INFORMATION PROVIDED
--------

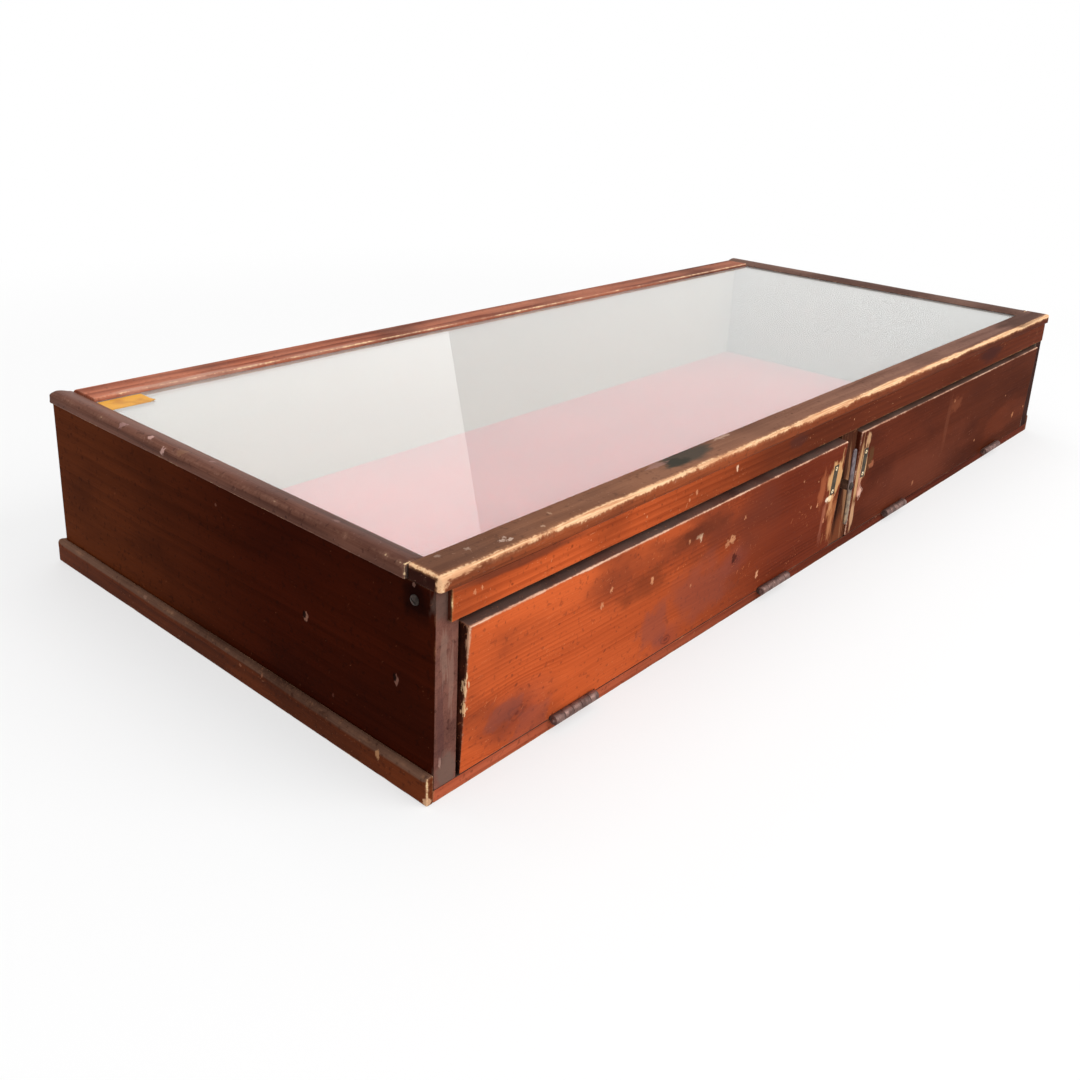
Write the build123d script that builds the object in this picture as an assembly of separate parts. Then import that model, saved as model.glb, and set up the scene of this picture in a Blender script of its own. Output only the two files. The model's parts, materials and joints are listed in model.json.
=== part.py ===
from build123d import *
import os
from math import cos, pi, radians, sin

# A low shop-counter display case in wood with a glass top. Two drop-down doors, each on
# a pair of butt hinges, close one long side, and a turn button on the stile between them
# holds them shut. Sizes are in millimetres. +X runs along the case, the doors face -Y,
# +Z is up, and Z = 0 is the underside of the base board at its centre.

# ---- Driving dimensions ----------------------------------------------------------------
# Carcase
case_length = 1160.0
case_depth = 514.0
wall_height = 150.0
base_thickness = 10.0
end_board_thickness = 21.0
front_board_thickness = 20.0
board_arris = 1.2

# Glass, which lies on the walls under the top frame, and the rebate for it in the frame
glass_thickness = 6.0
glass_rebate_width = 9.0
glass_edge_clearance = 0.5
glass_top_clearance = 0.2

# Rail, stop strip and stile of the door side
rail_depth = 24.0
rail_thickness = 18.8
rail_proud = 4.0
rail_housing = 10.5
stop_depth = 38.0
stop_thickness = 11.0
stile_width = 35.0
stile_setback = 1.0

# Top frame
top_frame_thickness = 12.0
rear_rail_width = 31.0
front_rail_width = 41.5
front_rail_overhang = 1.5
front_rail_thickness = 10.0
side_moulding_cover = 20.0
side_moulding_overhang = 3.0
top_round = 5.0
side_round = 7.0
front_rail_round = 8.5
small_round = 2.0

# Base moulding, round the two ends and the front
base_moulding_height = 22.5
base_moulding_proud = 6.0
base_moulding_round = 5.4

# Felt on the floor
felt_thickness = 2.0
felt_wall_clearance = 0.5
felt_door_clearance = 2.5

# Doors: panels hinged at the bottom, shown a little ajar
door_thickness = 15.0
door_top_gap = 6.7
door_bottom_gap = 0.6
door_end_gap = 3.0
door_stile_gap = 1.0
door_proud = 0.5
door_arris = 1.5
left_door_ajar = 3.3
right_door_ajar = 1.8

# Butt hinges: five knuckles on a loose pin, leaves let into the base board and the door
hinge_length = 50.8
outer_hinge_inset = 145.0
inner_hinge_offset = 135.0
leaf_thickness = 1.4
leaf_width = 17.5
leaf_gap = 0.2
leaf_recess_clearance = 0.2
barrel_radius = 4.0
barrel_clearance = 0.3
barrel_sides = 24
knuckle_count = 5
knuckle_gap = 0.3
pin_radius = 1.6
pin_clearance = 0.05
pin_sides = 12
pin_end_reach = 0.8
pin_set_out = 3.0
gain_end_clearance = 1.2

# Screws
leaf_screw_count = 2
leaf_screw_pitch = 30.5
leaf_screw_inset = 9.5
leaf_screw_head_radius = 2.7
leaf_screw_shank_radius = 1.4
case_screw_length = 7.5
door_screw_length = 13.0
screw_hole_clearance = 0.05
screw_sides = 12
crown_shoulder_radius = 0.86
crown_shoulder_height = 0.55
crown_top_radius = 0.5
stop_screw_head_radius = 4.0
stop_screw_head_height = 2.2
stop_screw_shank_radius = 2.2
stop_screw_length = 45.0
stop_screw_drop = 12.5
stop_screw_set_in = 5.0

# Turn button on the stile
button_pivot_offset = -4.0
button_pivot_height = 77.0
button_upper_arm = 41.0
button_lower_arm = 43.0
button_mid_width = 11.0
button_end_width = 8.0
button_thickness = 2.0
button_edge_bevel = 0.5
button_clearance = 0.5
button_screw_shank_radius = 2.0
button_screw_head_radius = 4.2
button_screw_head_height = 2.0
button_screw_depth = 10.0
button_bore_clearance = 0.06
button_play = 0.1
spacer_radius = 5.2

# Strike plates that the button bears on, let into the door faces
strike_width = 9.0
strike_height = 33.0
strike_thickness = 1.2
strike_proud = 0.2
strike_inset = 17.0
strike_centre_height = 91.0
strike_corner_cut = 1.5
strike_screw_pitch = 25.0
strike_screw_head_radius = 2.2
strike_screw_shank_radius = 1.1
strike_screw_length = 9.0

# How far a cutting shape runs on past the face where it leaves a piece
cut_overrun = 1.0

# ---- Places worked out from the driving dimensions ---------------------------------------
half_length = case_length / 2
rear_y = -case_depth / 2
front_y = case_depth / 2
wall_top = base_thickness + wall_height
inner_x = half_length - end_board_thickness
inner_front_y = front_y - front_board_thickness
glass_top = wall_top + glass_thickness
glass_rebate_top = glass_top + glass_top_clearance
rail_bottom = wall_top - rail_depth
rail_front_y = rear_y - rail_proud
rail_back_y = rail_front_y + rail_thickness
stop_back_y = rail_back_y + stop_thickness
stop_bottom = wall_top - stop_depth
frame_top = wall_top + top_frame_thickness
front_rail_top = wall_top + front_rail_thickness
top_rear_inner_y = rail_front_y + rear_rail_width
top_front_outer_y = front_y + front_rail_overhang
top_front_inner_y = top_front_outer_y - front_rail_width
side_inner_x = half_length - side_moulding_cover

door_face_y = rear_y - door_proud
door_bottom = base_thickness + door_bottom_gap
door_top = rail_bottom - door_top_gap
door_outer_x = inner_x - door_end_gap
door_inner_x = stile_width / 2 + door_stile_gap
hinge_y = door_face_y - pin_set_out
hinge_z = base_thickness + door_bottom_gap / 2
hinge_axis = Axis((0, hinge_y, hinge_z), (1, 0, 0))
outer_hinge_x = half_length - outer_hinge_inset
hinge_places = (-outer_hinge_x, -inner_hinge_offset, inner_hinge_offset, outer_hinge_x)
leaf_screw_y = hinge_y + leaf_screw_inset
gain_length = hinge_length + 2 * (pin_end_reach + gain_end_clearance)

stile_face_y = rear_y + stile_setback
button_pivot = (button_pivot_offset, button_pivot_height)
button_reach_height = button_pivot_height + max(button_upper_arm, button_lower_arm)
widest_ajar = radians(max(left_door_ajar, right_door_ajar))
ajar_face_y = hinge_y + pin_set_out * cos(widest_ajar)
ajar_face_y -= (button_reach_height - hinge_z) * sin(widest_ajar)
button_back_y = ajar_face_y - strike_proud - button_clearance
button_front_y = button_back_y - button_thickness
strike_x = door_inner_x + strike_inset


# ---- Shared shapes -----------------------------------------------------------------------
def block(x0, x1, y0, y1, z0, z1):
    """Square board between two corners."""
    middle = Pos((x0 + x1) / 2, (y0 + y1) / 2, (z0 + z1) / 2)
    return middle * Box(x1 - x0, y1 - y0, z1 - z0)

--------

WHAT THIS TASK INVOLVES
From the preceding material, extract every line exactly.

FINISHED EXERCISE
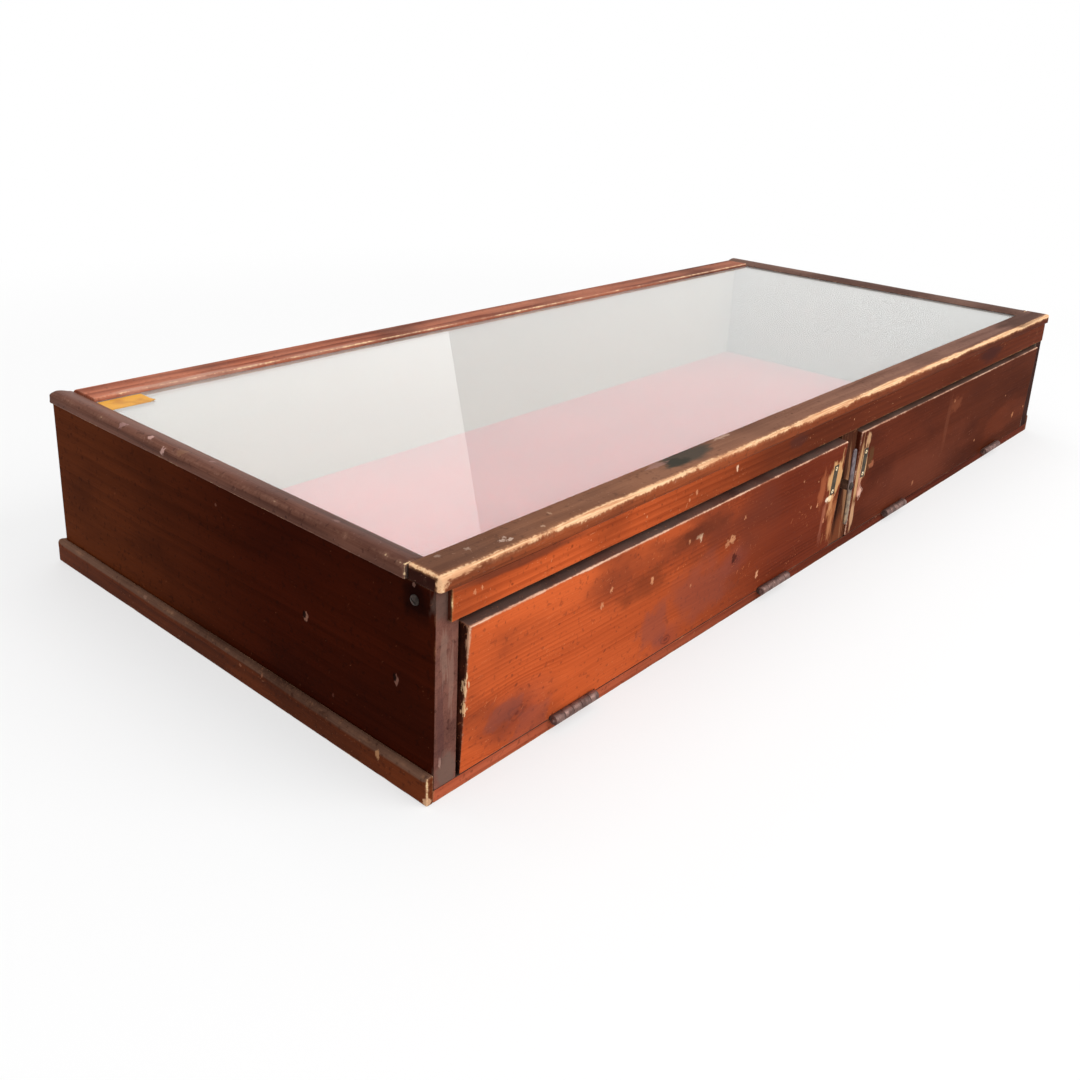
Write the build123d script that builds the object in this picture as an assembly of separate parts. Then import that model, saved as model.glb, and set up the scene of this picture in a Blender script of its own. Output only the two files. The model's parts, materials and joints are listed in model.json.
=== part.py ===
from build123d import *
import os
from math import cos, pi, radians, sin

# A low shop-counter display case in wood with a glass top. Two drop-down doors, each on
# a pair of butt hinges, close one long side, and a turn button on the stile between them
# holds them shut. Sizes are in millimetres. +X runs along the case, the doors face -Y,
# +Z is up, and Z = 0 is the underside of the base board at its centre.

# ---- Driving dimensions ----------------------------------------------------------------
# Carcase
case_length = 1160.0
case_depth = 514.0
wall_height = 150.0
base_thickness = 10.0
end_board_thickness = 21.0
front_board_thickness = 20.0
board_arris = 1.2

# Glass, which lies on the walls under the top frame, and the rebate for it in the frame
glass_thickness = 6.0
glass_rebate_width = 9.0
glass_edge_clearance = 0.5
glass_top_clearance = 0.2

# Rail, stop strip and stile of the door side
rail_depth = 24.0
rail_thickness = 18.8
rail_proud = 4.0
rail_housing = 10.5
stop_depth = 38.0
stop_thickness = 11.0
stile_width = 35.0
stile_setback = 1.0

# Top frame
top_frame_thickness = 12.0
rear_rail_width = 31.0
front_rail_width = 41.5
front_rail_overhang = 1.5
front_rail_thickness = 10.0
side_moulding_cover = 20.0
side_moulding_overhang = 3.0
top_round = 5.0
side_round = 7.0
front_rail_round = 8.5
small_round = 2.0

# Base moulding, round the two ends and the front
base_moulding_height = 22.5
base_moulding_proud = 6.0
base_moulding_round = 5.4

# Felt on the floor
felt_thickness = 2.0
felt_wall_clearance = 0.5
felt_door_clearance = 2.5

# Doors: panels hinged at the bottom, shown a little ajar
door_thickness = 15.0
door_top_gap = 6.7
door_bottom_gap = 0.6
door_end_gap = 3.0
door_stile_gap = 1.0
door_proud = 0.5
door_arris = 1.5
left_door_ajar = 3.3
right_door_ajar = 1.8

# Butt hinges: five knuckles on a loose pin, leaves let into the base board and the door
hinge_length = 50.8
outer_hinge_inset = 145.0
inner_hinge_offset = 135.0
leaf_thickness = 1.4
leaf_width = 17.5
leaf_gap = 0.2
leaf_recess_clearance = 0.2
barrel_radius = 4.0
barrel_clearance = 0.3
barrel_sides = 24
knuckle_count = 5
knuckle_gap = 0.3
pin_radius = 1.6
pin_clearance = 0.05
pin_sides = 12
pin_end_reach = 0.8
pin_set_out = 3.0
gain_end_clearance = 1.2

# Screws
leaf_screw_count = 2
leaf_screw_pitch = 30.5
leaf_screw_inset = 9.5
leaf_screw_head_radius = 2.7
leaf_screw_shank_radius = 1.4
case_screw_length = 7.5
door_screw_length = 13.0
screw_hole_clearance = 0.05
screw_sides = 12
crown_shoulder_radius = 0.86
crown_shoulder_height = 0.55
crown_top_radius = 0.5
stop_screw_head_radius = 4.0
stop_screw_head_height = 2.2
stop_screw_shank_radius = 2.2
stop_screw_length = 45.0
stop_screw_drop = 12.5
stop_screw_set_in = 5.0

# Turn button on the stile
button_pivot_offset = -4.0
button_pivot_height = 77.0
button_upper_arm = 41.0
button_lower_arm = 43.0
button_mid_width = 11.0
button_end_width = 8.0
button_thickness = 2.0
button_edge_bevel = 0.5
button_clearance = 0.5
button_screw_shank_radius = 2.0
button_screw_head_radius = 4.2
button_screw_head_height = 2.0
button_screw_depth = 10.0
button_bore_clearance = 0.06
button_play = 0.1
spacer_radius = 5.2

# Strike plates that the button bears on, let into the door faces
strike_width = 9.0
strike_height = 33.0
strike_thickness = 1.2
strike_proud = 0.2
strike_inset = 17.0
strike_centre_height = 91.0
strike_corner_cut = 1.5
strike_screw_pitch = 25.0
strike_screw_head_radius = 2.2
strike_screw_shank_radius = 1.1
strike_screw_length = 9.0

# How far a cutting shape runs on past the face where it leaves a piece
cut_overrun = 1.0

# ---- Places worked out from the driving dimensions ---------------------------------------
half_length = case_length / 2
rear_y = -case_depth / 2
front_y = case_depth / 2
wall_top = base_thickness + wall_height
inner_x = half_length - end_board_thickness
inner_front_y = front_y - front_board_thickness
glass_top = wall_top + glass_thickness
glass_rebate_top = glass_top + glass_top_clearance
rail_bottom = wall_top - rail_depth
rail_front_y = rear_y - rail_proud
rail_back_y = rail_front_y + rail_thickness
stop_back_y = rail_back_y + stop_thickness
stop_bottom = wall_top - stop_depth
frame_top = wall_top + top_frame_thickness
front_rail_top = wall_top + front_rail_thickness
top_rear_inner_y = rail_front_y + rear_rail_width
top_front_outer_y = front_y + front_rail_overhang
top_front_inner_y = top_front_outer_y - front_rail_width
side_inner_x = half_length - side_moulding_cover

door_face_y = rear_y - door_proud
door_bottom = base_thickness + door_bottom_gap
door_top = rail_bottom - door_top_gap
door_outer_x = inner_x - door_end_gap
door_inner_x = stile_width / 2 + door_stile_gap
hinge_y = door_face_y - pin_set_out
hinge_z = base_thickness + door_bottom_gap / 2
hinge_axis = Axis((0, hinge_y, hinge_z), (1, 0, 0))
outer_hinge_x = half_length - outer_hinge_inset
hinge_places = (-outer_hinge_x, -inner_hinge_offset, inner_hinge_offset, outer_hinge_x)
leaf_screw_y = hinge_y + leaf_screw_inset
gain_length = hinge_length + 2 * (pin_end_reach + gain_end_clearance)

stile_face_y = rear_y + stile_setback
button_pivot = (button_pivot_offset, button_pivot_height)
button_reach_height = button_pivot_height + max(button_upper_arm, button_lower_arm)
widest_ajar = radians(max(left_door_ajar, right_door_ajar))
ajar_face_y = hinge_y + pin_set_out * cos(widest_ajar)
ajar_face_y -= (button_reach_height - hinge_z) * sin(widest_ajar)
button_back_y = ajar_face_y - strike_proud - button_clearance
button_front_y = button_back_y - button_thickness
strike_x = door_inner_x + strike_inset


# ---- Shared shapes -----------------------------------------------------------------------
def block(x0, x1, y0, y1, z0, z1):
    """Square board between two corners."""
    middle = Pos((x0 + x1) / 2, (y0 + y1) / 2, (z0 + z1) / 2)
    return middle * Box(x1 - x0, y1 - y0, z1 - z0)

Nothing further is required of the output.